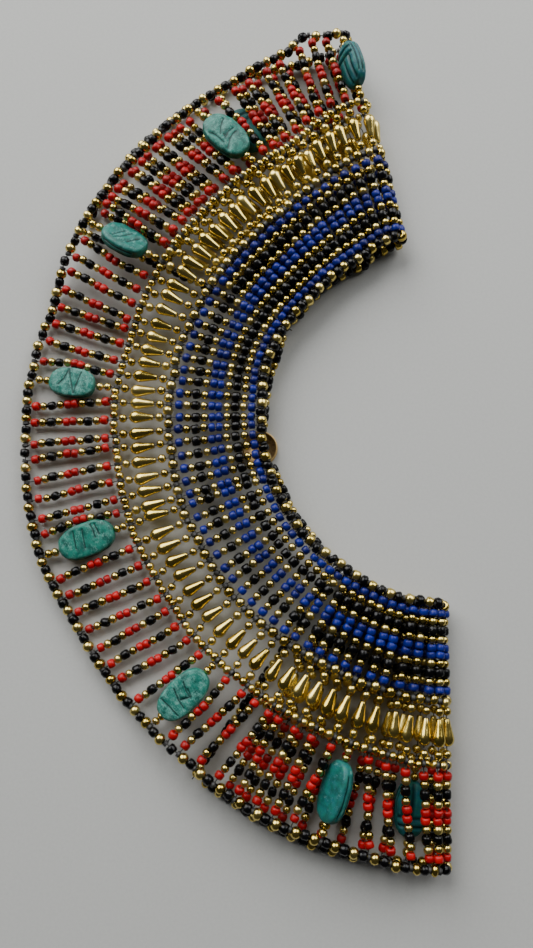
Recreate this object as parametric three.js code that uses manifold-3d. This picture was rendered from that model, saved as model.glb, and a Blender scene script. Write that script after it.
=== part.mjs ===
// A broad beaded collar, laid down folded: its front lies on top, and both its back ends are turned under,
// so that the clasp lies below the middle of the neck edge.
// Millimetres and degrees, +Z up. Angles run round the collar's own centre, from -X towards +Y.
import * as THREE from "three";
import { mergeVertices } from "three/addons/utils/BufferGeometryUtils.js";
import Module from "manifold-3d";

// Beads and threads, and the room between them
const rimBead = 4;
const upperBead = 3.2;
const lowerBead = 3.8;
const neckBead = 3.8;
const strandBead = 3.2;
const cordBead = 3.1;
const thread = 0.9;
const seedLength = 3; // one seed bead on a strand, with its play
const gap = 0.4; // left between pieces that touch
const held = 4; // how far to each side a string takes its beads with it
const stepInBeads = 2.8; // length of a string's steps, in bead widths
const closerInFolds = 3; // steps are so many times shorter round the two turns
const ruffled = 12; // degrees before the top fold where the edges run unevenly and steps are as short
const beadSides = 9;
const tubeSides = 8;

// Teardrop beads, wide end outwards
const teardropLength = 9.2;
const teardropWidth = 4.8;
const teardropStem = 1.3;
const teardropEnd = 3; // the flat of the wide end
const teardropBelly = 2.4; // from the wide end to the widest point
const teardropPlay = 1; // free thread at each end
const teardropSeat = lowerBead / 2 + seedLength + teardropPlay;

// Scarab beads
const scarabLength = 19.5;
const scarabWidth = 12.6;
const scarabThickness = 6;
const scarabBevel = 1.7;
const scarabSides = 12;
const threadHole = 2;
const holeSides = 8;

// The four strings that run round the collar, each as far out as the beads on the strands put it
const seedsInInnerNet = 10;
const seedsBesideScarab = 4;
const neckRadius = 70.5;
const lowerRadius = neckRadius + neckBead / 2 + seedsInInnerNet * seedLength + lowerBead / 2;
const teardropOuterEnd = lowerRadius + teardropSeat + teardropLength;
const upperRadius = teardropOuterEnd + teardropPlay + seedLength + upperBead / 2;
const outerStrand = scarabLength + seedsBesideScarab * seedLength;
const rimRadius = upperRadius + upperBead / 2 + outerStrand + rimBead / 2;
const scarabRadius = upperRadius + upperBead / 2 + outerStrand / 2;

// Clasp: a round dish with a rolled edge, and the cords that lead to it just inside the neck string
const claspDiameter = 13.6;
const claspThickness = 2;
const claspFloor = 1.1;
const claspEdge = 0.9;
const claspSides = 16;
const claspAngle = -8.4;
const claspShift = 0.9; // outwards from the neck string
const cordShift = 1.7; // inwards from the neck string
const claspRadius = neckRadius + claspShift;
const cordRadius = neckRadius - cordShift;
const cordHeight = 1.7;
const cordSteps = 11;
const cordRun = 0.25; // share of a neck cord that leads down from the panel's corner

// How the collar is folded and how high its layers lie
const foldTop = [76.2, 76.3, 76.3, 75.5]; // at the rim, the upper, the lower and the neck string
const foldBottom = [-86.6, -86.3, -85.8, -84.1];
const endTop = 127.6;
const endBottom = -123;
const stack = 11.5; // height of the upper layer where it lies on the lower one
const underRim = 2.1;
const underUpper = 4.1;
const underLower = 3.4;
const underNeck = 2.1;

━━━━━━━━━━

DESCRIPTION OF THE TASK
Determine how many lines of the listing above include the word "manifold", and report that number only.

ANSWER FOR THE TASK
2